VÍCTOR CORCOBA HERRERO
Tenemos que volver a nuestras raíces. El mundo debe concentrarse en vivir en sociedad, en atender a las personas más vulnerables, en comprender el abecedario del corazón para contribuir a una vida más auténtica y desprendida. Ciertamente, cada ciudadano es como es, pero ha de buscar vivir en lo armónico; y es, desde esta estética del alma, como podemos avanzar hacia esa unidad conciliada y reconciliadora que tanto necesitamos. Con frecuencia, Naciones Unidas nos llama la atención sobre la represión sistemática y la violación constante de los derechos humanos. Estos desajustes sociales casi siempre parten de poderes que gobiernan con arbitrariedad e impunidad, sin miramiento alguno por el ser humano, al que se le desmotiva hacia una falsa conquista de un bienestar que no es tal, puesto que cada día somos más esclavos de nuestras propias contrariedades. Por desgracia, lo hemos concentrado todo en el individuo, cuando el horizonte es comunitario y la grandeza de un bienestar moral es cuestión global.
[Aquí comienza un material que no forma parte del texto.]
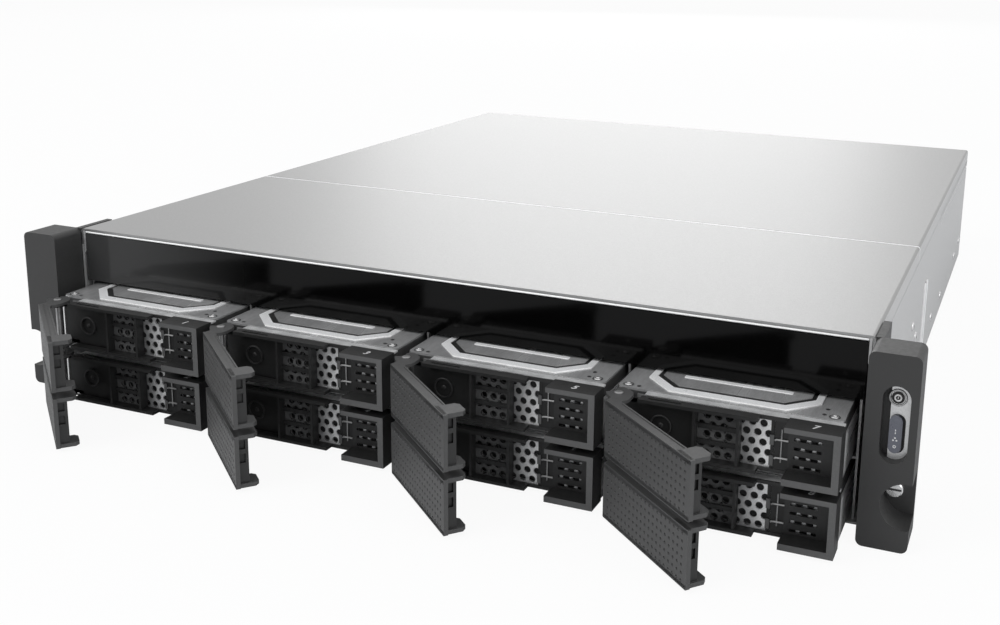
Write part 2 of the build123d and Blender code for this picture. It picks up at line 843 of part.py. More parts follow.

Indudablemente, necesitamos tener horizontes por los que vivir, por los que luchar, es nuestra gran esperanza, en un mundo que por su naturaleza es tremendamente imperfecto, pero va a ser nuestro coraje y nuestra ética lo que va impedir que las cosas no tengan un final perverso. Todo va a depender de la propia especie humana, en el sentido de que podemos ser tanto constructores como destructores de un camino sin retorno. Por ello, tenemos que hacer todo lo posible por aminorar los sufrimientos en un mundo espantosamente permisivo, ocupado y preocupado por grandezas absurdas, en lugar de mostrar la mano tendida hacia aquellos seres humanos que a diario se ahogan en el miedo ante nuestra indiferencia. Sin duda, la ciudadanía tiene que mostrarse más acogedora. Los países deben analizar individualmente el riesgo de tortura que sufren algunas personas migrantes y no deportar a nadie a un lugar donde corra el peligro de sufrir persecuciones o tormentos. Debemos protegernos unos a otros, no victimizarnos. No olvidemos, que un mundo sin clemencia es un mundo a la deriva, por mucho que se nos llene la boca de justicia.
Nuestras raíces son las que son y han de estar relacionadas con la autenticidad del consuelo, y con la imagen de la esperanza puesta en nosotros mismos. Puede haber personas que hayan destruido en sí mismas el deseo de crecer como humanidad, optando por vivir egoístamente para su yo y el de los suyos, personas que han vivido para el odio y la mentira, que han pisoteado la inocencia de un niño y hasta la sonrisa de un abuelo, pero detrás de su terrible historia van a reencontrarse con la decadencia de su propia paz interior. A poco que ahondemos en lo que somos, veremos que nuestras existencias están en profunda comunión entre sí. Nos necesitamos todos para proseguir nuestras andanzas cada amanecer, incluso hasta en el sufrimiento si es compartido es menos sufrimiento, tampoco nadie puede vivir por sí mismo. En consecuencia, nunca es demasiado tarde para recomenzar una nueva vida, donde se avive mucho más la conciencia social, para de este modo reconocer cuál es la contribución que cada uno puede aportar solidariamente al mundo y a sus análogos.
Por desgracia, no sólo se viene produciendo un deterioro mundial de la convivencia, también soportamos una degradación del mismo ser humano, al que se le impide muchas veces, no solo transitar por el mundo, sino también vivir y poder desarrollarse. Cada día son más las fronteras y las barreras que nos trazamos unos contra otros, y mucho me temo que esto va en aumento, ante la debilidad de las reacciones internacionales. Todo se somete al poder y a los poderosos, luego se manipula la información hasta el extremo más ficticio, para que prevalezca el interés de los activistas de las finanzas. Así no se puede avanzar en esa añorada unidad. Es verdad que todo está interconectado, pero todo está asimismo dañado por una visión excluyente que margina y no ampara, aunque sabemos que toda sociedad tiene la obligación de defender y promover el bien colectivo. Ahí están los muchos deberes por hacer. Aún no hemos erradicado la miseria porque no hemos querido. Nadie asume responsabilidades. Y la factura de débitos desbordándonos. Mal que nos pese, pues, el horizonte es negro. Nos amenaza la tempestad. Trabajemos, pero de otra manera; a mi juicio, más coordinados y con menos venganzas. Este es el único remedio que se me ocurre para el mal de este siglo.